Crossfire

Crossfire is renowned as the brave liberal film of the Forties--the first to suggest the existence of anti-Semitism in the U.S. It is considered superior to the much more generously budgeted Gentleman's Agreement, released the same year, for focusing on the roots of anti-Semitism where the latter film preached its cure, and for holding up over time as a well crafted, finely textured film noir. Robert Ryan gives an excellent performance as a deceptively soft-spoken psychopath who kills a Jewish soldier in a drunken rage.
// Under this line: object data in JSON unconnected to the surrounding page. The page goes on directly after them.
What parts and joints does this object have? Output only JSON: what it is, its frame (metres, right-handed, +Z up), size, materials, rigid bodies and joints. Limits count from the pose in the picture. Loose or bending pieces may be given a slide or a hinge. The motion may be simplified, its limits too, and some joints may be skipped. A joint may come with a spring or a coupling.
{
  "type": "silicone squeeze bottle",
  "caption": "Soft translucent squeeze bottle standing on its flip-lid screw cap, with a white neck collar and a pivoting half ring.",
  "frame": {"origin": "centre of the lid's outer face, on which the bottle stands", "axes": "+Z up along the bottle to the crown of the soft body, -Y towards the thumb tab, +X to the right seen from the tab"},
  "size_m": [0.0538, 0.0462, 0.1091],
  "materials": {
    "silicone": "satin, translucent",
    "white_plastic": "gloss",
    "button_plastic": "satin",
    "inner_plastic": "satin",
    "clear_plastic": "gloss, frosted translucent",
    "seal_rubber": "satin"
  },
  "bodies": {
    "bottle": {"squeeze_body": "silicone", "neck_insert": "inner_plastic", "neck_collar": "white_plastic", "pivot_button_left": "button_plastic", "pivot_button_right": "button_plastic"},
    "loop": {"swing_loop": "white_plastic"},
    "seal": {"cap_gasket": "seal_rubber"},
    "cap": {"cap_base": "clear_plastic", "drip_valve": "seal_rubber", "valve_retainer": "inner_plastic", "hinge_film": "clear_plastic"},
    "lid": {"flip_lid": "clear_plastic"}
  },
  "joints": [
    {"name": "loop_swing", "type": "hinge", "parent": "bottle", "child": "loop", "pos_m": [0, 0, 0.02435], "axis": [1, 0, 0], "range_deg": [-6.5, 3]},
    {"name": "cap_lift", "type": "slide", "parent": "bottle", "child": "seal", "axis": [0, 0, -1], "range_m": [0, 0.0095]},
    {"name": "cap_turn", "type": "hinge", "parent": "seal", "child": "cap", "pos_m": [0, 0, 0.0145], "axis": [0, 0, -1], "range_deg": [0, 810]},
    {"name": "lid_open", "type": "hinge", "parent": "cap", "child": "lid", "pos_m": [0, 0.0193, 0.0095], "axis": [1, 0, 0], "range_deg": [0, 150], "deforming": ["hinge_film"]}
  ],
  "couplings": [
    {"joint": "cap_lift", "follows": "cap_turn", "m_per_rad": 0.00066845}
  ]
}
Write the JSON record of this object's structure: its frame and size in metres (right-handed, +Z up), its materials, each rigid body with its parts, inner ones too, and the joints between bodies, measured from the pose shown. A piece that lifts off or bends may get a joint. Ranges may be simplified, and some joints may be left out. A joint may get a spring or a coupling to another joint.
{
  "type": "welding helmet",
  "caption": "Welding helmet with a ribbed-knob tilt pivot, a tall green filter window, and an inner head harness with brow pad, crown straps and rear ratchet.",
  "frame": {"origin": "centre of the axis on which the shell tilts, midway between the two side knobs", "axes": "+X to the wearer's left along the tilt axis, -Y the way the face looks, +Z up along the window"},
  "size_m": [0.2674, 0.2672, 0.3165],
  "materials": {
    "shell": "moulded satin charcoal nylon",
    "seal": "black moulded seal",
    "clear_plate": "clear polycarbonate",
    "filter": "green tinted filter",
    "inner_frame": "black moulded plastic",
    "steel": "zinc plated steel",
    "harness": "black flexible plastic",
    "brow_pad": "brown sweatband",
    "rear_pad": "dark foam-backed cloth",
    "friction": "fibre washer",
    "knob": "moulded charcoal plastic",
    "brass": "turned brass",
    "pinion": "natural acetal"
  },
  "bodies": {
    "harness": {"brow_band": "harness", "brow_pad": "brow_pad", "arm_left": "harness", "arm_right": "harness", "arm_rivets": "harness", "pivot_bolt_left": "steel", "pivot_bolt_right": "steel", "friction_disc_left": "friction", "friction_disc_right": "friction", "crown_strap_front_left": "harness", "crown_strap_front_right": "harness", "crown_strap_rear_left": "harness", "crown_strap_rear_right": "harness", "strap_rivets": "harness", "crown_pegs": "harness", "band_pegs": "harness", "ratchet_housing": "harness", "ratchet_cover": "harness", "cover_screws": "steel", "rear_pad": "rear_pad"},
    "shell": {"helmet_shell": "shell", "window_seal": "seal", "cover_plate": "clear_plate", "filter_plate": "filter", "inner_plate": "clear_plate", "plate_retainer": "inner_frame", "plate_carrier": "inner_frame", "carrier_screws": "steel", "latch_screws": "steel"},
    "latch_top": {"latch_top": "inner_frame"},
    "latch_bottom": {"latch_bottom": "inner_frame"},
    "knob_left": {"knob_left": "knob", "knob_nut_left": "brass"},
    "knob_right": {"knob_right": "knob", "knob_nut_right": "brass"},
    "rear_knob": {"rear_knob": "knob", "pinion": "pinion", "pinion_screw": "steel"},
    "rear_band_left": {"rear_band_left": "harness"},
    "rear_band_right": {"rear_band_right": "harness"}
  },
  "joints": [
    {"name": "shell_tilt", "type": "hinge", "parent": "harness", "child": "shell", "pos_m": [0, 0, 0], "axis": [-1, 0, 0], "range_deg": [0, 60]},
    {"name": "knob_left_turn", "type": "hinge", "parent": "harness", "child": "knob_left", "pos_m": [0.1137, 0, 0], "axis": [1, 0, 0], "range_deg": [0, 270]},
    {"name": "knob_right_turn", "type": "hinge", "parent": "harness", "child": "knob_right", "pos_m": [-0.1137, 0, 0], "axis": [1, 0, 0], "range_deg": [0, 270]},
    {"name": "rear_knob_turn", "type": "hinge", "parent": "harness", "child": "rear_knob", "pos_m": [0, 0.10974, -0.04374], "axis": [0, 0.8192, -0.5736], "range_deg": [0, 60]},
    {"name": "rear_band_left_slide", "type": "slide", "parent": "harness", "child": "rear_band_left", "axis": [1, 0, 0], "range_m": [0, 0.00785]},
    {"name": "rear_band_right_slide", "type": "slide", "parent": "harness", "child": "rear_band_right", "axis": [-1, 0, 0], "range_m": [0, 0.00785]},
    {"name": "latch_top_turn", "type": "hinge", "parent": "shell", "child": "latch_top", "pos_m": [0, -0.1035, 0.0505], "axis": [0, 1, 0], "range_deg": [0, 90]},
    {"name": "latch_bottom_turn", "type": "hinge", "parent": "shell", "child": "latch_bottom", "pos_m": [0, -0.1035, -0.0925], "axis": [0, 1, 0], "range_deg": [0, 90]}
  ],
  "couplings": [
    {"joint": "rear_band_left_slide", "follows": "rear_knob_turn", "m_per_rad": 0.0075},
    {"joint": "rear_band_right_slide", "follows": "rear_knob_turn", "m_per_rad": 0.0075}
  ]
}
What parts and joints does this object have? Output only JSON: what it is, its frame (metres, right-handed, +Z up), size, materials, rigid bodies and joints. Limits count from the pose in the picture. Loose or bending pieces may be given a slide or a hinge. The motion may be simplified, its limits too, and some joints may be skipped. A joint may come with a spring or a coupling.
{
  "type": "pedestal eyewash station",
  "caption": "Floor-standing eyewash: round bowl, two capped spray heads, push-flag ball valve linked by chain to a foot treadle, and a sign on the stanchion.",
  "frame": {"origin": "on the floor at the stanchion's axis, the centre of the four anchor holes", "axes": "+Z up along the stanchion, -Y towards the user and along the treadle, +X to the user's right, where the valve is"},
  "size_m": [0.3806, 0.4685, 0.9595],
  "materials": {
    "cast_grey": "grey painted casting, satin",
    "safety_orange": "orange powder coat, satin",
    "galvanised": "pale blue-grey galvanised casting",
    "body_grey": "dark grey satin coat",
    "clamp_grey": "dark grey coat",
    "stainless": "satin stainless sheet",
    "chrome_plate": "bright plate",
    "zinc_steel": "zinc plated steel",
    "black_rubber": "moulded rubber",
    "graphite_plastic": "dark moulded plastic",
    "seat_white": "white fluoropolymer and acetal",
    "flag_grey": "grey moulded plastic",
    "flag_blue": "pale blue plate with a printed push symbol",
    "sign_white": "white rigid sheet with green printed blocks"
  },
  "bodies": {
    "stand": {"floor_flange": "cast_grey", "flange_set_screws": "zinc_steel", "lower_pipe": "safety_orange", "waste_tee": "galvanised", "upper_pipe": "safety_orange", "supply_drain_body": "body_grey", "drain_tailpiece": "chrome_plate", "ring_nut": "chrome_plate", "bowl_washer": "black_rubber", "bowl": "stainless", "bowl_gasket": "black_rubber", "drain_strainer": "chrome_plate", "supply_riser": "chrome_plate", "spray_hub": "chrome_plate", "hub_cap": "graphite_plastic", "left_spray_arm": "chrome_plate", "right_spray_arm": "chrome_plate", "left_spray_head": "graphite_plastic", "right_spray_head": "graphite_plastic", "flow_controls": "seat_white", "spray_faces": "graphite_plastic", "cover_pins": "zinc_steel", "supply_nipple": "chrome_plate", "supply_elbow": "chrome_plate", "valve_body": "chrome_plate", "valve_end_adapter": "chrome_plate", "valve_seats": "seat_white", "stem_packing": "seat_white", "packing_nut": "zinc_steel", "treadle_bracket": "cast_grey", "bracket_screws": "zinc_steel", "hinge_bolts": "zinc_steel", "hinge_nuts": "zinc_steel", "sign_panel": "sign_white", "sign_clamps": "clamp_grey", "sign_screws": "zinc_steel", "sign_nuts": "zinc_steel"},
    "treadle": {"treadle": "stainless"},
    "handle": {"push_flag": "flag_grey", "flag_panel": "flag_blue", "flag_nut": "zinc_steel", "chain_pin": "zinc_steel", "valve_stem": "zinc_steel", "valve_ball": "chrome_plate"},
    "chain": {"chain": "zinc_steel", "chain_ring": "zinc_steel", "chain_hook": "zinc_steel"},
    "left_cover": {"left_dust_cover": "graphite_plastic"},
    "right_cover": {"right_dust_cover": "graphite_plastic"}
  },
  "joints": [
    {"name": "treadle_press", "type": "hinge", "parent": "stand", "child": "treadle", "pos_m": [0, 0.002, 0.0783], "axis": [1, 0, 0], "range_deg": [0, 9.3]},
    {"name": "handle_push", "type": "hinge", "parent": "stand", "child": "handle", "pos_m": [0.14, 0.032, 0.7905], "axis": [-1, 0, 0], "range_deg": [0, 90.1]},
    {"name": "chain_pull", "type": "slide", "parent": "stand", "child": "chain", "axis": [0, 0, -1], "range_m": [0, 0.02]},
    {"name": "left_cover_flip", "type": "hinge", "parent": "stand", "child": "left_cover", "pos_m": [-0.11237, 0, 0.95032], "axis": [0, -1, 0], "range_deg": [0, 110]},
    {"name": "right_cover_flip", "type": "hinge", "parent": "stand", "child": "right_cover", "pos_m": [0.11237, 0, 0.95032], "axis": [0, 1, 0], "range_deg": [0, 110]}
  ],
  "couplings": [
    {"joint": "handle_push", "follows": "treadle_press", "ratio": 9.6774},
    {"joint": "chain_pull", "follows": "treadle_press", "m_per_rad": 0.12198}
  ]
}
The story--revolving around the search for the killer and, more importantly, for a motive--is made hauntingly compelling by the excellent ensemble acting of the cast--including Robert Mitchum, Robert Young and Gloria Graham--and Dmytryk's taut direction in a milieu of seedy military bars and downtown hotels in the midnight hours. As an indication of the progress of liberalism in Hollywood in 1947, it is interesting to note that in the novel on which the film was based the murder victim is not a Jew but a homosexual. Intended as part of PFA's recent series, Hollywood and the Cold War, Crossfire failed to arrive at that time. Director Edward Dmytryk was fired by RKO in 1947 for alleged communist sympathies. He was jailed as one of the "Hollywood Ten," and became the only one of the ten to recant and cooperate with HUAC. Film historian Georges Sadoul notes that Dmytryk was "one of the best postwar Hollywood directors." His low budget films of the forties have been favored by many critics over his more commercial films made after he returned to filmmaking in 1952.